Adana yazı tarif isterse, tarif falan vermez. Ateşi boca eder üstüne üstlük, "Al sana yaz!" der. Temmuzun ortasında değiliz, sanki cehennemin kapısında nöbet tutuyoruz. Gölgelik arıyoruz ama gölge bile kaçmış gitmiş, betona bastığında kendini sucuk gibi pişmiş hissediyorsun.

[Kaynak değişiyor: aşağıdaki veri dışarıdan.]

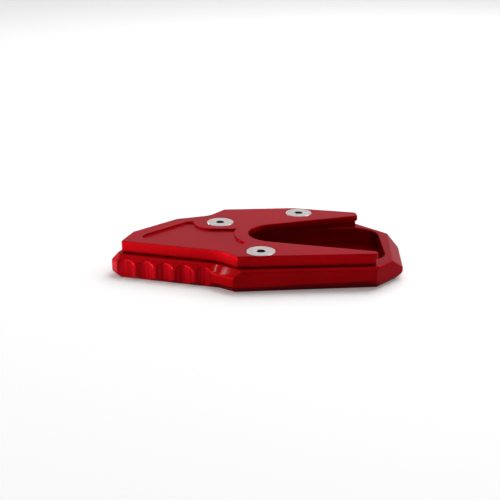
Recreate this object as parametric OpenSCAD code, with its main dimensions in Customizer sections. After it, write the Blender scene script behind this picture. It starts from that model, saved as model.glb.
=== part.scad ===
// Kickstand foot enlarger: a milled base with a pocket for the stand's foot, a milled plate
// that closes over the foot, and three countersunk screws.
// Millimetres. X runs along the part from the nose to the rim, Y from front to back, Z up.
// The origin is under the middle of the part, on the ground.

/* [Lengths and heights] */
// Length of the nose, from its tip to the root of the front flare
nose_l = 35.5; // [29.5:0.1:44]
// Length of the deck, from the root of the front flare to the rim
deck_l = 65.9; // [54.9:0.1:80]
// Width over both sides
body_w = 62.4; // [52:0.1:75]
// Height of the base
base_h = 8.3; // [6.9:0.1:10]
// Thickness of the top plate
plate_t = 4; // [3.3:0.1:4.8]

/* [Outline of the base] */
// Front corner of the nose tip: along from the tip, forward of the middle line
nose_low = [2.4, 16.1]; // [2:0.1:18]
// Left corner of the nose tip, forward of the middle line
nose_high = 12.1; // [10:0.1:14]
// Rear corner of the nose tip: along from the tip, back of the middle line
nose_rear = [3.9, 1.1]; // [0:0.1:6]
// Shoulder at the back of the nose: along from the tip, in from the back
nose_shoulder = [18.7, 14.4]; // [10:0.1:20]
// Root of the front flare, in from the front
flare_root_in = 5.1; // [4:0.1:6]
// Front corner, along from the root of the front flare
front_corner = 6.8; // [6:0.1:9]
// Front end of the corner face: in from the rim, in from the front
face_front = [11.7, 3.1]; // [2:0.1:14]
// Rear end of the corner face: in from the rim, in from the front
face_rear = [1.3, 14.7]; // [1:0.1:16]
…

Saat sabah 8, Adana’da güneş doğmaz; saldırır. Klimalar iflas bayrağını çekmiş, vantilatörler artık sadece sıcak hava üflüyor. İnsanlar serinlemek için buzdolabına girmeyi düşünüyor, ama dolap da artık içten içe ısınıyor. Böyle havada dışarıda simit satmak, mangalda tantuni yapmak, trafik polisliği yapmak… Allah sabır versin.
Meteoroloji “42 derece” diyor ama biz biliyoruz ki Adana’da sıcaklık termometrede ölçülmez; ruhunla hissedersin. Gölgedeki 45 derece, direğin altındaki lastik izinde 60’a yakın. Asfaltın üstünde yumurta kırsan, kahvaltı hazır. Ayakkabının altı eriyor, terlik eriyor, sabır eriyor.
Çocukken “klimasız yaşanmaz mı?” derdik. Artık “klimasız hayat, hayatta kalmak mı?” sorusunu sorar olduk. Yaşlılarımız eskiden "biz bu sıcakları 12 yaşımızda pamuk tarlasında yaşadık" derdi; şimdi torunları tarlaya değil, AVM’ye gidiyor serinlemek için.

Beton Şehir, Yan Şehir

Adana’nın betonlaşması bu sıcağı cam fanusa çeviriyor. Beton binalar, asfalt yollar, gölgesiz parklar... Gündüzü ayrı dert, gecesi daha beter. Saat gece 3, dışarısı hâlâ 33 derece. Pencereleri açsan sıcak fön geliyor, kapatsan içerisi sauna.
Eskiden çatılarda yatardık, şimdi klimaya güveniyoruz ama o da elektrik faturasına düşman. Bir yandan sıcakla, bir yandan faturayla boğuşuyoruz. Sanki terimizin her damlası ay sonunda hesaba yansıyor.
Bu sıcakta Adanalının en büyük silahı yine mizahı. "Klima bizden daha çok çalışıyor, maaşı hak ediyor", "sinek bile uçmuyor, bayıldı", "dışarı çıkarken yanımıza buz torbası alıyoruz" diye gülüyoruz ki ağlamayalım. Mizah, Adanalının kliması gibi: dışı cayır cayır, içi buz gibi.
Ağaç dikmeli, parkları büyütmeli. Beton yerine nefes alınacak alanlar yaratmalı. Adana'nın sıcağı kader değildir, doğru şehircilikle serinletilebilir. Ama en önemlisi: Birbirimize iyi bakmalıyız. Sıcaktan kavrulmuş sinir uçlarımıza sabır gerek. Herkes sıcakta yanıyor, kimse kimseye buharını üflemesin.
Çünkü Adana’nın sıcağı ortak derdimiz. Birlikte terleyip birlikte serinleyeceğiz. Ha unutmadan, Adana’da yaz ne zaman biter? Vallahi biz de bilmiyoruz, ama Ekim'e kadar umut etmeyin.